Years ago, in the days of VHS tapes, I bought a porno film from a market stall in a town near where I live.  I should have listened to all the advice about not buying videos from market stalls, because when I got it home the tape was blank - there absolutely was nothing on it. I was really disappointed; the title, Head Cleaner, looked so promising. 



Saturday, 13 August 2011

I was asked by a shipping agent, who was working for a restaurant chain, to travel all over Europe collecting consignments of sugar, eggs, sweetened condensed milk, evaporated milk and vanilla.
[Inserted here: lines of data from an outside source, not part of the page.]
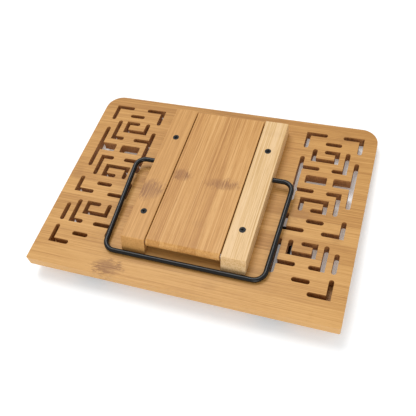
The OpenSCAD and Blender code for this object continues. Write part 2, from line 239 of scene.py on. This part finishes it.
def bamboo(name, tones, along, strip, cane_joints, seed, contrast=1.0, dark_from=None):
    """Bamboo strips glued side by side.

    tones: dark, middle and light colour; along: 0 for grain in x, 1 for grain in y;
    strip: width of a strip; cane_joints: (x, y, half width, half height, strength) of each brown band;
    dark_from: where, up the board, the colour starts to turn darker towards the far edge.
    """
    finish = Finish(name)
    axes = board_millimetres(finish)
    grain, across, depth = axes[along], axes[1 - along], axes[2]
    dark, middle, light = tones

    # Each strip has a number, and its fibres are shifted by a length of its own
    strip_place = across / strip + seed * 0.37
    strip_number = strip_place.whole()
    lot = finish.node("ShaderNodeTexWhiteNoise", {"noise_dimensions": "1D"}, {"W": strip_number + seed})
    fibre_place = (grain + lot * LONGEST_SHIFT_MM, across, depth)

    # Streaks, finer fibres, and slow changes of tone along a strip
    streaks = finish.noise(fibre_place, STREAK_MM, roughness=0.6)
    fibres = finish.noise(fibre_place, FIBRE_MM, roughness=0.6)
    clouds = finish.noise(fibre_place, CLOUD_MM)
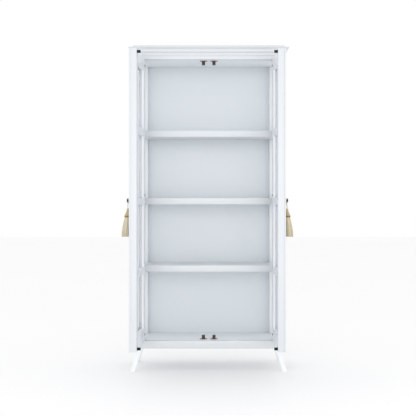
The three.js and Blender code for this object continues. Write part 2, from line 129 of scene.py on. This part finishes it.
class Finish:
    """A material with one Principled shader and the nodes that feed it."""

    def __init__(self, name, **constants):
        self.material = bpy.data.materials.new(name)
        self.material.use_nodes = True
        self.tree = self.material.node_tree
        self.shader = self.tree.nodes["Principled BSDF"]
        self.feed(**constants)

    def node(self, kind, settings=None, sockets=None, out=0):
        """Adds a node: its settings first, then the values or links of its sockets."""
        made = self.tree.nodes.new(kind)
        for key, value in (settings or {}).items():
            setattr(made, key, value)
        for key, value in (sockets or {}).items():
            self.join(value, made.inputs[key])
        return Wire(self, made.outputs[out])

    def join(self, value, socket):
        if isinstance(value, Wire):
            self.tree.links.new(value.socket, socket)
        else:
            socket.default_value = value

    def feed(self, **values):
        for key, value in values.items():
            self.join(value, self.shader.inputs[key.replace("_", " ")])

    def place(self, scale=(1, 1, 1)):
        coordinates = self.node("ShaderNodeTexCoord", out=OBJECT_COORDINATES)
        return self.node("ShaderNodeMapping", {}, {"Vector": coordinates, "Scale": scale})

    def noise(self, scale, stretch=(1, 1, 1), detail=3.0, roughness=0.5):
        return self.node("ShaderNodeTexNoise", {}, {
            "Vector": self.place(stretch), "Scale": scale, "Detail": detail, "Roughness": roughness})

    def blend(self, share, first, second):
        return self.node("ShaderNodeMix", {"data_type": "RGBA"},
                         {0: share, MIX_FIRST: (*first, 1), MIX_SECOND: (*second, 1)}, out=MIX_RESULT)

    def relief(self, height, strength, distance):
        normal = self.node("ShaderNodeBump", {}, {
            "Height": height, "Strength": strength, "Distance": distance})
        self.feed(Normal=normal)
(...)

When he had finished giving me the routing instructions I said, "I love it when a flan comes together".

A transport manager told me recently of an annual appraisal interview with a driver on his fleet.  Having been on a management course, and therefore in keeping with modern methods and managerial philosophy, the manager asked the driver if he was able to show something of his feminine side.  The driver thought for a moment and said, "If I don`t get what I want, your life is going to be f...... hell".

Monday, 8 August 2011

Haynes Publishing Company

It is not necessarily surprising that Haynes, the motor books publisher, has a factory and motor museum on one of the busiests roads in the country (A303).  But that they are in Sparkford on the river Cam?  Wow.

Friday, 5 August 2011

I have been doing some unusual jobs of late and none stranger than delivering replica animals, species both living and extinct, to the Continent from a factory in the Midlands. One of the blokes came out of the factory today to help me lift some heavy bits of a life-size model dinosaur on to my trailer.  His name was Ab.  I said, "Hi-Ab".

We got the head and neck on OK but it was the rear bit we struggled with.  Ab said we needed a tail-lift.

Ab said the wetland bird displays were the easiest to load because they came with cranes.